The initial prototypes look externally quite similar to the final P38, although the locking system went through several changes and the controls did as well. Several of the early developmental models used shrouded hammers.

In this video I will take a look at both initial “MP” pistols (the blowback and the locked breech), then the Armee Pistole (aka the AP) in its standard configuration and also a long barreled model with a shoulder stock, then the second Model MP, and finally the HP which was the commercial model of the final P38. In addition, I will check out a sheet metal prototype of the locked breech model form the very beginning of the development program.


  1. “Walther P38”
    http://hungariae.com/Bio.htm (in section Pál Dedai Király) states that:
    In 1929 Király designed an advanced 9x19mm pistol, designated as ‘KD Danuvia’. 20 guns were manufactured for trials. Among others, Germany was very interested in this pistol, but the 1929-33 market crash put a hold on new developments worldwide. Interestingly, the later Walther P.38 displays extreme ‘similarities’ with the KD Danuvia. The two guns internally are the same, outside differences were the P.38’s distinctive grips and a shorter barrel.
    However I’m not able to find blueprints of mentioned KD Danuvia automatic pistol, so I can’t say whatever above cited statement is true or false. Maybe readers more proficient with Hungarian automatic pistols of 1920s will be able to prove (deliver evidence) or deny it.

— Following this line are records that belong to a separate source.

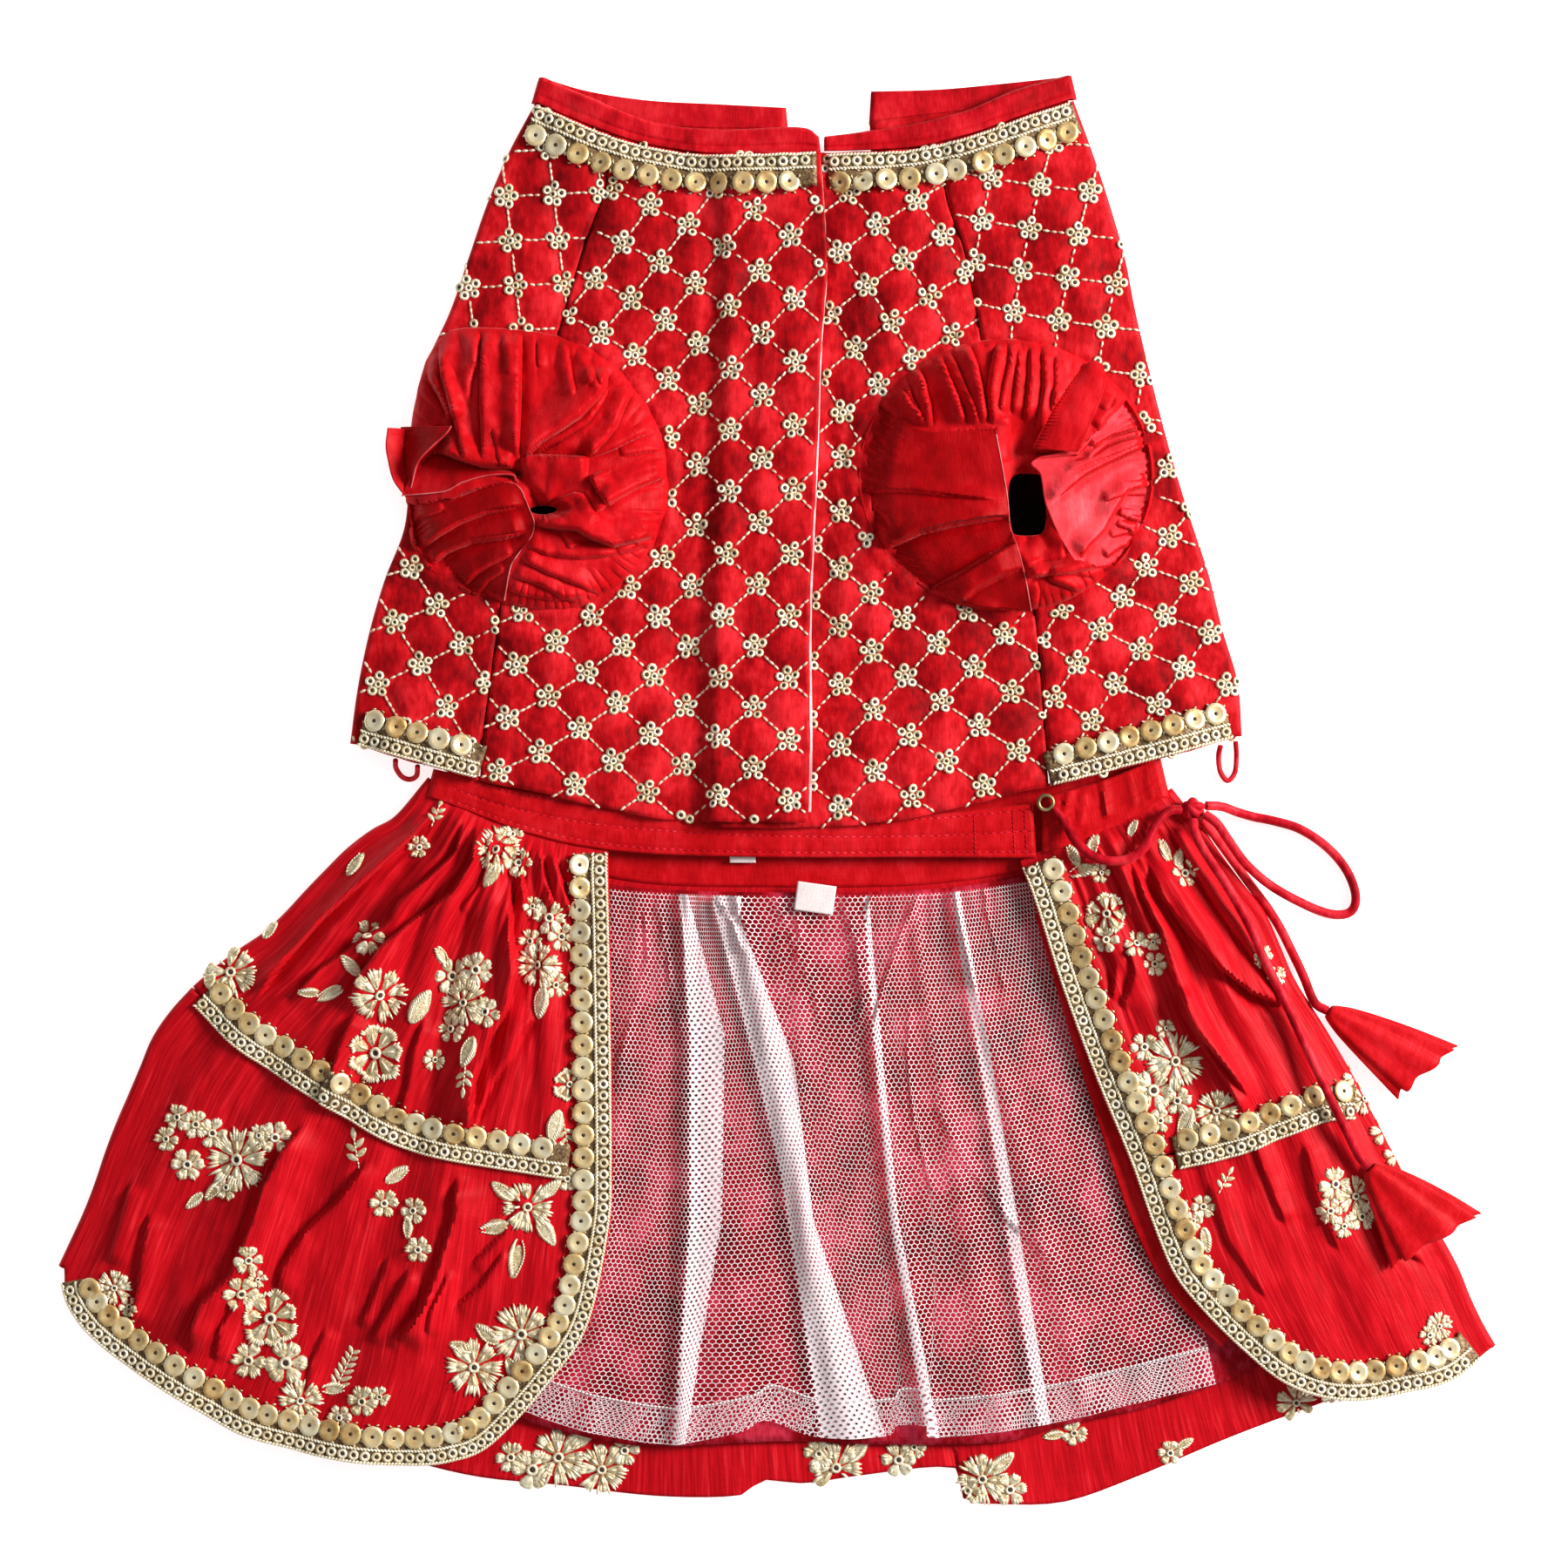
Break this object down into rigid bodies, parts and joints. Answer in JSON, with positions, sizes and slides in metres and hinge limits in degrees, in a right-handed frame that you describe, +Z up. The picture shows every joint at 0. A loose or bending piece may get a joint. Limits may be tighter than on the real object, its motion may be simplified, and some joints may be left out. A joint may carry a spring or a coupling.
{
  "type": "dog lehenga",
  "caption": "Two-piece pet costume laid flat belly side up: a fitted choli with gathered puff sleeves over a flared two-tier skirt with net, gold lace and a cord tie.",
  "frame": {"origin": "on the surface that the garment lies on, under the middle of its outline", "axes": "+X to the garment's right in the view from above, +Y towards the neck, +Z up from the surface"},
  "size_m": [0.397, 0.3947, 0.0137],
  "materials": {
    "choli_satin": "crimson velvety satin with woven gold rings",
    "plain_satin": "plain crimson satin",
    "binding_satin": "plain crimson binding",
    "raw_silk": "crimson slubbed silk with stitched gold flowers",
    "white_net": "white hexagonal net over crimson",
    "gold_lace": "pale gold sequined lace",
    "gold_metal": "polished",
    "red_cord": "twisted crimson cord",
    "white_tape": "matt white tape"
  },
  "bodies": {
    "root": {"choli_back": "choli_satin", "choli_front_left": "choli_satin", "choli_front_right": "choli_satin", "sleeve_left": "plain_satin", "sleeve_right": "plain_satin", "waistband": "plain_satin", "skirt_lining": "plain_satin", "lining_edge_right": "plain_satin", "tassel_long": "plain_satin", "tassel_short": "plain_satin", "neck_binding_left": "binding_satin", "neck_binding_right": "binding_satin", "skirt_yoke": "raw_silk", "skirt_flounce": "raw_silk", "net_lining": "white_net", "neck_lace_left": "gold_lace", "neck_lace_right": "gold_lace", "hem_lace_left": "gold_lace", "hem_lace_right": "gold_lace", "border_lace_left": "gold_lace", "border_lace_right": "gold_lace", "seam_lace_left": "gold_lace", "seam_lace_right": "gold_lace", "eyelet": "gold_metal", "tie_cord_dip": "red_cord", "tie_cord_loop": "red_cord", "tie_cord_tail_long": "red_cord", "tie_cord_tail_short": "red_cord", "tie_knot": "red_cord", "hem_loop_left": "red_cord", "hem_loop_right": "red_cord", "closure_tape": "white_tape", "waist_tape": "white_tape", "size_tag": "white_tape"}
  },
  "joints": []
}
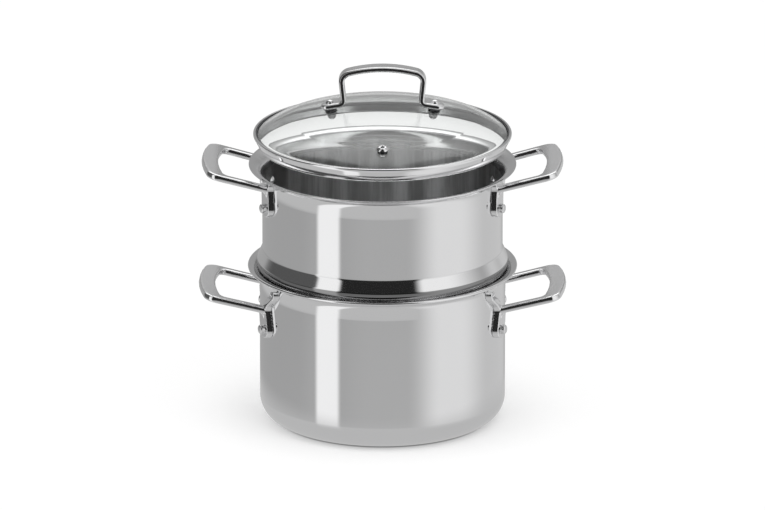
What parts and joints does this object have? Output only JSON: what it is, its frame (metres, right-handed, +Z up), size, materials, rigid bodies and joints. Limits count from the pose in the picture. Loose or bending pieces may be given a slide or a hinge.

    • Greetings from Hungary!

      Unfortunately Manowar’s Hungarian Weapons & History is unreliable: it’s only a starting point, nothing else. Unfortunately many documents were lost during WW2 and the communist era.
      Péter Pap, who is a researcher of the hungarian Museum of Military History, investigated that in one of his articles, the Király’s KD and the Walther P38 were developed independent from each other. The english abstract of his article:
      “For executing field trial of the 9 mm pistol designated as KD and designed by Pál Király, the Ministry of Defence ordered from the Danuvia Industrial and Trading Company 20 experimental pieces of this pistol. The Király’s KD pistol was set forth by a study-aid published in 1935. No any other document or data on this experimental pistol are available for the time being, and no further information is known about whereness of them.” (Haditechnika magazin, 2014/2)
      According to Péter Pap and the only known photo of the pistol, I think the Király’s KD and Walther P38 connection is simply a legend. Who knows, why and from whom emerged this legend.

      Best wishes, Poresz

      P.S.: Sorry for my poor english.

      • People often assume common history of similar designs. Somebody makes a claim that some things have to be related, because they are similar and contemporary, and the legend starts to live, even if there is no historical evidence to back it. In a like manner people often think that the 6.5x52mm Carcano cartridge was somehow designed by Mannlicher, because it is very similar to the 6.5×54mm Mannlicher–Schönauer cartridge, and the Italian M91 rifle is sometimes (inaccurately) called a Mannlicher-Carcano. However, there is no historical evidence that Mannlicher had anything to do with the 6.5x52mm cartridge.

      • Poresz:
        “P.S.: Sorry for my poor english.” It’s FAR better than my Hungarian, French, German, Chinese and sometimes English; the content is the most important thing so please NEVER hesitate to post!!!
        PS: Your typing is also far better than mine.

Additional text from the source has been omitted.